Collect each line containing "vertices".

====== WORKING DATA

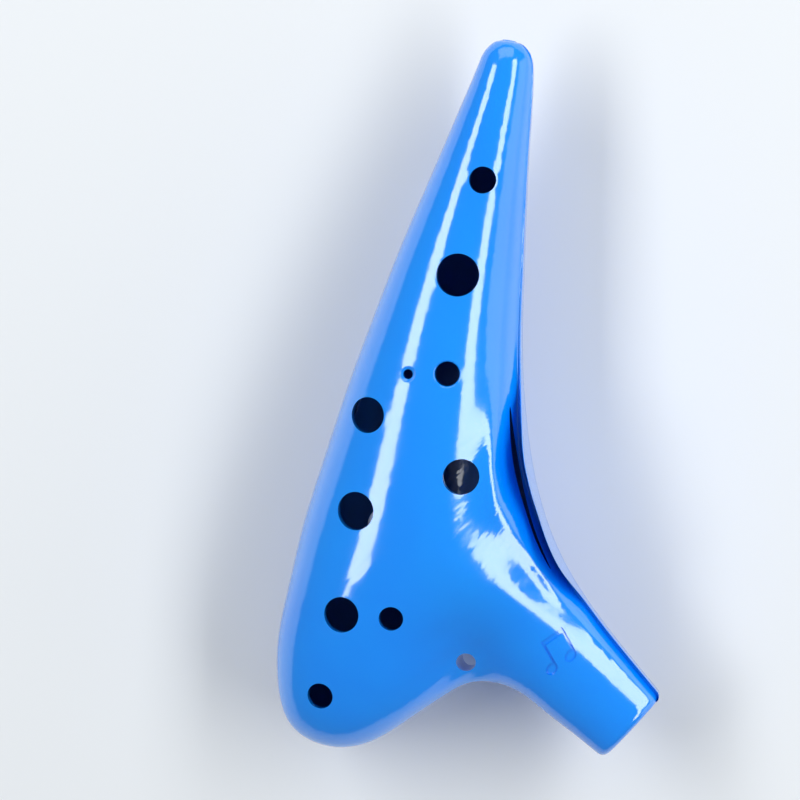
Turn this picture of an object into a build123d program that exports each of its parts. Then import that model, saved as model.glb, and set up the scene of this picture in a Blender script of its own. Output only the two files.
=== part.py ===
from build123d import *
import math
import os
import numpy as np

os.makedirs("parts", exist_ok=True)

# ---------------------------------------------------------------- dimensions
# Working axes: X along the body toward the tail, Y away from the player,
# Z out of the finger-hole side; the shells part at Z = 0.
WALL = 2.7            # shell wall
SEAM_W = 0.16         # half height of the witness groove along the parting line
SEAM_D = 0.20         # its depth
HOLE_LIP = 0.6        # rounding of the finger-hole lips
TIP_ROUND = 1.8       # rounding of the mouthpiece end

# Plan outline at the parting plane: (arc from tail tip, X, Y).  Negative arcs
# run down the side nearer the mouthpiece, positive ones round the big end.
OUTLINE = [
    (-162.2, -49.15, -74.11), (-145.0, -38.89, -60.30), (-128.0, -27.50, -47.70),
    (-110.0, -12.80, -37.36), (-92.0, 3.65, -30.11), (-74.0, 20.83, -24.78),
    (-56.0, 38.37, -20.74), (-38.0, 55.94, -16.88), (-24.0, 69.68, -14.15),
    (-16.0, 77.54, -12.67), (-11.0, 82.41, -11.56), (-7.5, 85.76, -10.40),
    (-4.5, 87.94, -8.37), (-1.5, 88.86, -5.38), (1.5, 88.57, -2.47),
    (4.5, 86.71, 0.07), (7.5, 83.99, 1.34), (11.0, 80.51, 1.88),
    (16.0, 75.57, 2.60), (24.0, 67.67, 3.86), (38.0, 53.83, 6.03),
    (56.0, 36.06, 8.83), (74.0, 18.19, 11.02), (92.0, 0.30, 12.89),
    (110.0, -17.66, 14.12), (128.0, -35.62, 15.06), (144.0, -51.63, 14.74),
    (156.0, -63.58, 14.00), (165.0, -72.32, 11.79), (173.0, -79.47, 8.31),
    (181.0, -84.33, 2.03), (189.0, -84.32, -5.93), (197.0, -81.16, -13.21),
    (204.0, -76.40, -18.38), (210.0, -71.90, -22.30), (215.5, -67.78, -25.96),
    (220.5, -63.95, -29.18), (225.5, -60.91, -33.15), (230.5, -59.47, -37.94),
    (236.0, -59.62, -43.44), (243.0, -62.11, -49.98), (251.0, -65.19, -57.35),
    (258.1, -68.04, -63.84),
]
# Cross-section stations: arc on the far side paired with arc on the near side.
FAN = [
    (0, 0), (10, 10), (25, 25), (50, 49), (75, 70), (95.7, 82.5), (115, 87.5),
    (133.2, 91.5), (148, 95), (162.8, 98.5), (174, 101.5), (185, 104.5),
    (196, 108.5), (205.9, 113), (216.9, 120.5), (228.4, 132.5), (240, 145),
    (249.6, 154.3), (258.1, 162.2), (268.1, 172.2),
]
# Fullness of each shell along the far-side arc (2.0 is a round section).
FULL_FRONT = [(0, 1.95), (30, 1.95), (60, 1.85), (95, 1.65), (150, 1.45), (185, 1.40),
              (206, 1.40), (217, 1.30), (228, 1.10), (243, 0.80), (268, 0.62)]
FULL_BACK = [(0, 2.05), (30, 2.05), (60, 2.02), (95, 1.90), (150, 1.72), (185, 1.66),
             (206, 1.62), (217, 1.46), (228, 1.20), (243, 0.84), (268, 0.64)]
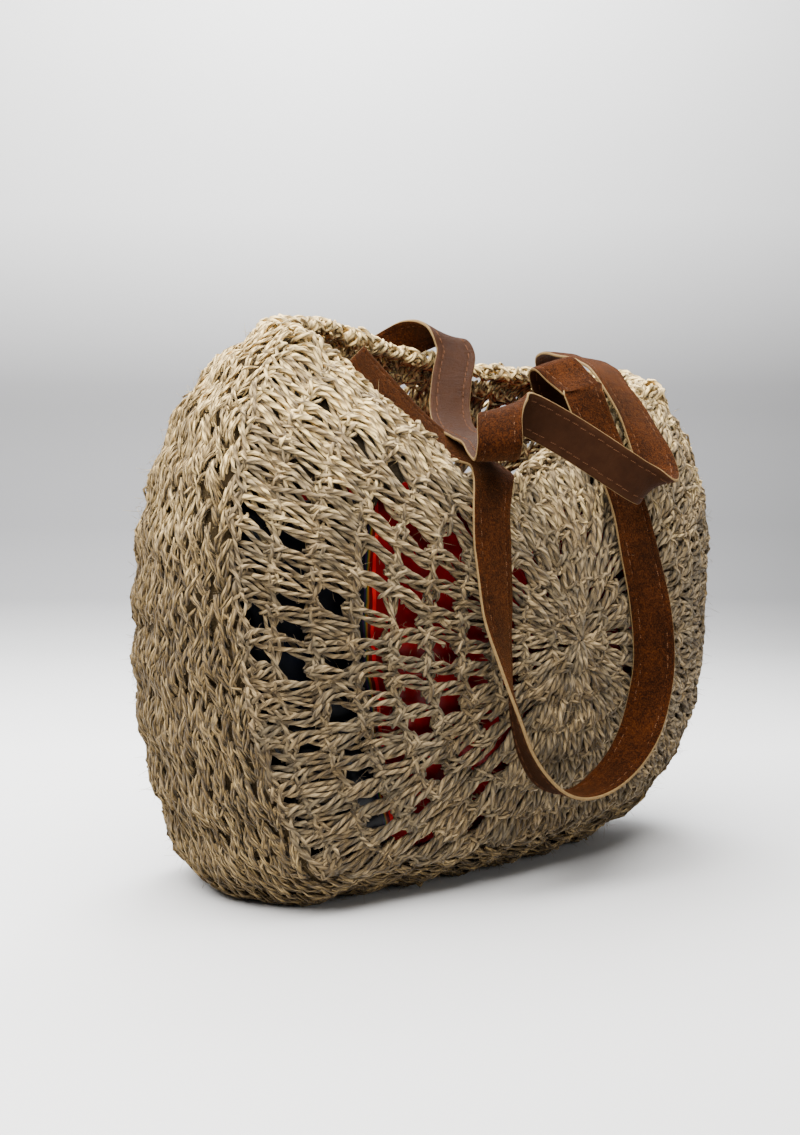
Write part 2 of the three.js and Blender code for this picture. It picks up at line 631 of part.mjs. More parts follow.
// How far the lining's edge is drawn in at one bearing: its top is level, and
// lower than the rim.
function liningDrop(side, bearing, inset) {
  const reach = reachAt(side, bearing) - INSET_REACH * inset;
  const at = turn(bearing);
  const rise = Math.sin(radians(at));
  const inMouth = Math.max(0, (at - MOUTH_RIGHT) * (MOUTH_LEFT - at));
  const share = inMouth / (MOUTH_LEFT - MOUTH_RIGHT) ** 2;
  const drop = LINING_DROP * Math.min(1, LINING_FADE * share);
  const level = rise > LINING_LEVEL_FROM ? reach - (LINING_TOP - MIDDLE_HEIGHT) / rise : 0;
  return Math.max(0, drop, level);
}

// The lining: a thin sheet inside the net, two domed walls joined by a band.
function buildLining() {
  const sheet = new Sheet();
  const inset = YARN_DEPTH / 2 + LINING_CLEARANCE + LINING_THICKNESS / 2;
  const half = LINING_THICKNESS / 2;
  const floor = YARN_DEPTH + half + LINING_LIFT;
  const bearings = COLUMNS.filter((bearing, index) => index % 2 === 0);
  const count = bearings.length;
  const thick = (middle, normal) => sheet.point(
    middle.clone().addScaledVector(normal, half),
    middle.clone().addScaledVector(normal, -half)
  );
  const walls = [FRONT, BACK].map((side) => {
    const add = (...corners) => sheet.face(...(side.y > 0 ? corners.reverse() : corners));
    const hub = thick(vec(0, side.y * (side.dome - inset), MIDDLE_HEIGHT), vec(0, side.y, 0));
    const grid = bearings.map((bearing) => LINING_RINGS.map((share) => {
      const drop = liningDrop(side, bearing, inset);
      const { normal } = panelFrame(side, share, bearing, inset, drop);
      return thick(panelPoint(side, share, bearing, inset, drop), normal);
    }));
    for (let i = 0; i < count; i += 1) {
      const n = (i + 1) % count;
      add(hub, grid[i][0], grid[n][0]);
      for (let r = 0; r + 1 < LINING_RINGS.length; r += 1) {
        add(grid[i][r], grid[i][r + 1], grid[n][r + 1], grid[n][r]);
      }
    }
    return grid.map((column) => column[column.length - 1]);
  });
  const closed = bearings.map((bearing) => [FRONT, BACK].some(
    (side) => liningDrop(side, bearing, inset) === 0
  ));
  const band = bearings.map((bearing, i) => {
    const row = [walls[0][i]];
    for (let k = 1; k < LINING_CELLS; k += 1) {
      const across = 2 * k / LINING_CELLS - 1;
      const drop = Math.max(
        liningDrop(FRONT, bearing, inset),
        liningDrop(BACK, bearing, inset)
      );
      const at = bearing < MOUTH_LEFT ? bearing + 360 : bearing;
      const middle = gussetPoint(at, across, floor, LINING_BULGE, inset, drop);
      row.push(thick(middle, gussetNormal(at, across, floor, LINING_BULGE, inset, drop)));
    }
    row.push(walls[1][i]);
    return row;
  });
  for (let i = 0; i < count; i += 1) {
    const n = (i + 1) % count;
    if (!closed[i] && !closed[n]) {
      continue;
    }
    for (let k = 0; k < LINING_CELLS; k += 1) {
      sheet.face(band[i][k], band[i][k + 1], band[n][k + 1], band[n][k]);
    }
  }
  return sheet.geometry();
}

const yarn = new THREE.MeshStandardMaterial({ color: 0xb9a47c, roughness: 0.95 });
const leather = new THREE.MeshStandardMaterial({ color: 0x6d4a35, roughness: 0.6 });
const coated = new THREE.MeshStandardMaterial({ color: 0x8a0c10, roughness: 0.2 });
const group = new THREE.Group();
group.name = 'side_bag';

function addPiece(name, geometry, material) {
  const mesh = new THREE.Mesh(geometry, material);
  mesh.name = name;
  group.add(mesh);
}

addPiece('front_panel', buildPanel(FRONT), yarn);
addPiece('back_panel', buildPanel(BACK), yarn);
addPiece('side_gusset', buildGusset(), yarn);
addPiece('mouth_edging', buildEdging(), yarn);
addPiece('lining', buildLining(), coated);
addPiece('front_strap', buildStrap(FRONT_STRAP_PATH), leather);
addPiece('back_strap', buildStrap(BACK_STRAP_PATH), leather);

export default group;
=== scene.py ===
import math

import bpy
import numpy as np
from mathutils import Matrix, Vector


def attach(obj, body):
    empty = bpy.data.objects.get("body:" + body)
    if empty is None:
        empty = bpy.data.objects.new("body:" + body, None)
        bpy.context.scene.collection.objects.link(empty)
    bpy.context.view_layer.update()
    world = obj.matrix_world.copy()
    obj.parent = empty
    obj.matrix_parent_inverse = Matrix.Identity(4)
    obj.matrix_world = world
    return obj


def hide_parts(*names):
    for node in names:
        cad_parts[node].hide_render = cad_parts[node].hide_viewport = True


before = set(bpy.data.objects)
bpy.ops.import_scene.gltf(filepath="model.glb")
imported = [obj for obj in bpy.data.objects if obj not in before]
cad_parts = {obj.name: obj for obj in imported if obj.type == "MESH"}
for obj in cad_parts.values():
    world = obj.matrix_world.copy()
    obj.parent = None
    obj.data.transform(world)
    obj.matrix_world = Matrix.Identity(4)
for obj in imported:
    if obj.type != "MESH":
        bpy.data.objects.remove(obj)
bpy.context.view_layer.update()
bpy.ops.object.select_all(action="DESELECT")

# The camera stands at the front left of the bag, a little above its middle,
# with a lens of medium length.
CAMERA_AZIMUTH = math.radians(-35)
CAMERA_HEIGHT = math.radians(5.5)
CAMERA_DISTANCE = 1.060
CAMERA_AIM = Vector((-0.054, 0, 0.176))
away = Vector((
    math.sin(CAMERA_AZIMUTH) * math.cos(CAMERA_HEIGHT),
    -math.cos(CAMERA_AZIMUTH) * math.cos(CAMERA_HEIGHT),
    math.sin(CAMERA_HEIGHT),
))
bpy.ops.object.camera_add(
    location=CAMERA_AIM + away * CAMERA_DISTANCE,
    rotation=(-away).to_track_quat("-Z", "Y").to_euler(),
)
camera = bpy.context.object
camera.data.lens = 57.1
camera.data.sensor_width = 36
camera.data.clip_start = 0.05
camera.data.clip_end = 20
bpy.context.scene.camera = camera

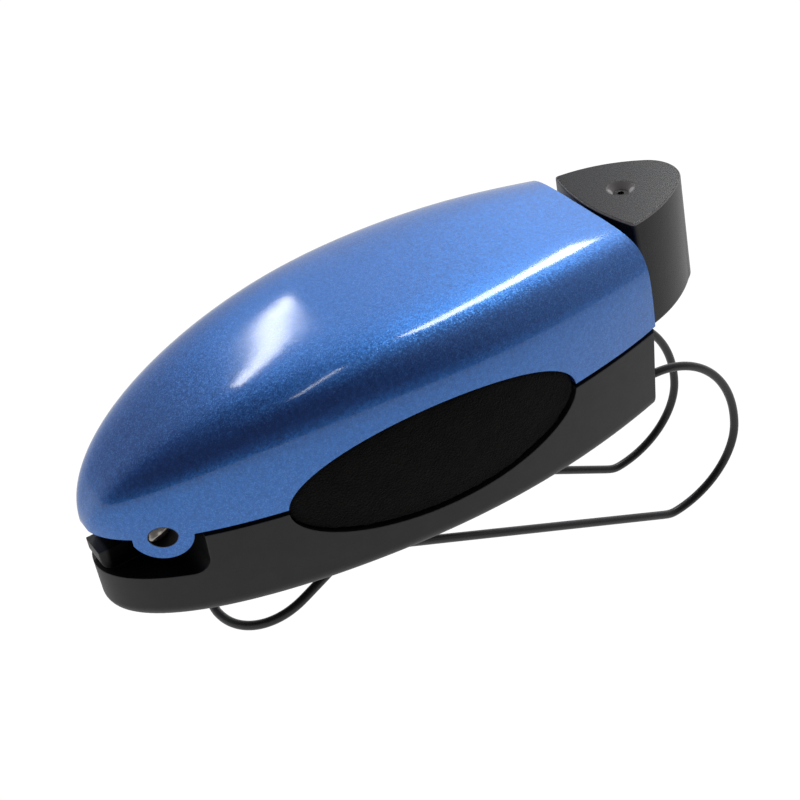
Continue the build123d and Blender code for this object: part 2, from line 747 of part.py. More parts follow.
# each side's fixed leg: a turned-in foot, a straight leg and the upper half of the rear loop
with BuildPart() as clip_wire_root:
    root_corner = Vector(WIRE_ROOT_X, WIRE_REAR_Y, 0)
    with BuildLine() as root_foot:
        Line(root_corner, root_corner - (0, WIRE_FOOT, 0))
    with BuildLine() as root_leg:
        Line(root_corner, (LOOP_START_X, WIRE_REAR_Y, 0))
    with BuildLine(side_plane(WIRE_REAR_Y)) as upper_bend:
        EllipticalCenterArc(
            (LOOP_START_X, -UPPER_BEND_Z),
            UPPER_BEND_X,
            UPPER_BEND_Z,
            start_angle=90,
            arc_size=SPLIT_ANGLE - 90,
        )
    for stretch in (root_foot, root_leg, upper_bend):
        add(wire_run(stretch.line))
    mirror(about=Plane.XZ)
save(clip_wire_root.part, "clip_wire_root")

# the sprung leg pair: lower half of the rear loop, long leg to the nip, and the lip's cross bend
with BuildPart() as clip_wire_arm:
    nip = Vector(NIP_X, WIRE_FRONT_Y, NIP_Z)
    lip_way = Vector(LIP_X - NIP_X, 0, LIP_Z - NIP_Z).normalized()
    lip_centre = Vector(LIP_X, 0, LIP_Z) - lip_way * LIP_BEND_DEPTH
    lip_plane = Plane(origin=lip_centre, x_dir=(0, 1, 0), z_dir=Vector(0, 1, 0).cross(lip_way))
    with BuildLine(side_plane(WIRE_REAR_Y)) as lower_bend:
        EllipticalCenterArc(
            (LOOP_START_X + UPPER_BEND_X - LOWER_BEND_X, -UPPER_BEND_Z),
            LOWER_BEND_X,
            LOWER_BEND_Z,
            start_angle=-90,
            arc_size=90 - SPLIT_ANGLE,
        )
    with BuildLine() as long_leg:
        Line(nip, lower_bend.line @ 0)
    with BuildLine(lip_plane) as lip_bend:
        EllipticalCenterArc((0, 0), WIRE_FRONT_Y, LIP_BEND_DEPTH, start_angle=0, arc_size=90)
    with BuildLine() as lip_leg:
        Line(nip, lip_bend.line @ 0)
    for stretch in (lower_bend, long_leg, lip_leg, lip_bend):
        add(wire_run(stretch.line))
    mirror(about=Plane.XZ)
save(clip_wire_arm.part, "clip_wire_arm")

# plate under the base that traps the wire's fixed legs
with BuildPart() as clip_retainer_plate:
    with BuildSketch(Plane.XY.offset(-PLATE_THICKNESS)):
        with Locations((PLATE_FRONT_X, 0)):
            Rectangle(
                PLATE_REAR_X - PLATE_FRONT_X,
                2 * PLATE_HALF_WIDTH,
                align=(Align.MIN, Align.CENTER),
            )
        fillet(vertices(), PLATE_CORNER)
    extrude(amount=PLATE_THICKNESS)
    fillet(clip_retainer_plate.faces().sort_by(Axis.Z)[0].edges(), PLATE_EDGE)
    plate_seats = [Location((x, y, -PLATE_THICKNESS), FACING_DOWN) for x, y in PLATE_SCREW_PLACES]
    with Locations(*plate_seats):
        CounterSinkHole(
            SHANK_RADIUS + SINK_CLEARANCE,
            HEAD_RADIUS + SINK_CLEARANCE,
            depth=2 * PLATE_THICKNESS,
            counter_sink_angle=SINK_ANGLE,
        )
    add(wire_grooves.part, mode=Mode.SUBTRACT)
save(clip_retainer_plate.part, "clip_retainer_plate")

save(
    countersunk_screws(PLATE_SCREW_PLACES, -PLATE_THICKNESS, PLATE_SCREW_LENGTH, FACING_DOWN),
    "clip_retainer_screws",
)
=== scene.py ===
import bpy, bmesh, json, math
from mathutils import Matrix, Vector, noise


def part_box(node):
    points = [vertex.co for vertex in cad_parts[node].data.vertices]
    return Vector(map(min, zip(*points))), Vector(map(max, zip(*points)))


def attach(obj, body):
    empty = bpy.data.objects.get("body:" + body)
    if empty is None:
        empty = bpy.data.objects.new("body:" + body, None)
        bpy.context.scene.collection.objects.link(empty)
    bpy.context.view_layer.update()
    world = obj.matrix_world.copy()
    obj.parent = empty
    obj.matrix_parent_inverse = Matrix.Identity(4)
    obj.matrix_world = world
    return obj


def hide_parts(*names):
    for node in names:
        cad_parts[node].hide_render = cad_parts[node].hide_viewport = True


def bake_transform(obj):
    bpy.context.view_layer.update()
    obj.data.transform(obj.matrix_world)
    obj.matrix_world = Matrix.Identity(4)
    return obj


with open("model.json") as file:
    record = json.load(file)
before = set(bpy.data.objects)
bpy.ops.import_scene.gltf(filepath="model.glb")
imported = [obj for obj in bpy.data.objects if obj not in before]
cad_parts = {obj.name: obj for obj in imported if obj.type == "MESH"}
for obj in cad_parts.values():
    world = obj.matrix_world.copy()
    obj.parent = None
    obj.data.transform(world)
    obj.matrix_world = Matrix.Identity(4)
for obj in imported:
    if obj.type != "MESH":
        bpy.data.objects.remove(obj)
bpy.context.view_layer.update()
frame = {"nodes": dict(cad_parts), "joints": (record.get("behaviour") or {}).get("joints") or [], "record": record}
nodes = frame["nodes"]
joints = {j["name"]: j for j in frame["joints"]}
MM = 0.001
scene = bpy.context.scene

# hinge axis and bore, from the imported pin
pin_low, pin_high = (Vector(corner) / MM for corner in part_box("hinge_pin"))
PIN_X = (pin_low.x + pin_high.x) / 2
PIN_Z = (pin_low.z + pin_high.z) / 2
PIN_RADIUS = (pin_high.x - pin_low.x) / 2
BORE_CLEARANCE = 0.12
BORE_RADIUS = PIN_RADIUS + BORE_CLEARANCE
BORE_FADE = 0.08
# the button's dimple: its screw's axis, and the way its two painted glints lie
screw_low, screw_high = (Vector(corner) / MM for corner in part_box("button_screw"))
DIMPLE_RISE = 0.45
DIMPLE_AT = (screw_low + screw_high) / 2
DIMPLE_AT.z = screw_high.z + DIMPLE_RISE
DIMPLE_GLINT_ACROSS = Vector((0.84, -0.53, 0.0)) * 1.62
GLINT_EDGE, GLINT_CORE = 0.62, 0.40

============

### COMPLETED TASK
        fillet(vertices(), PLATE_CORNER)
    points = [vertex.co for vertex in cad_parts[node].data.vertices]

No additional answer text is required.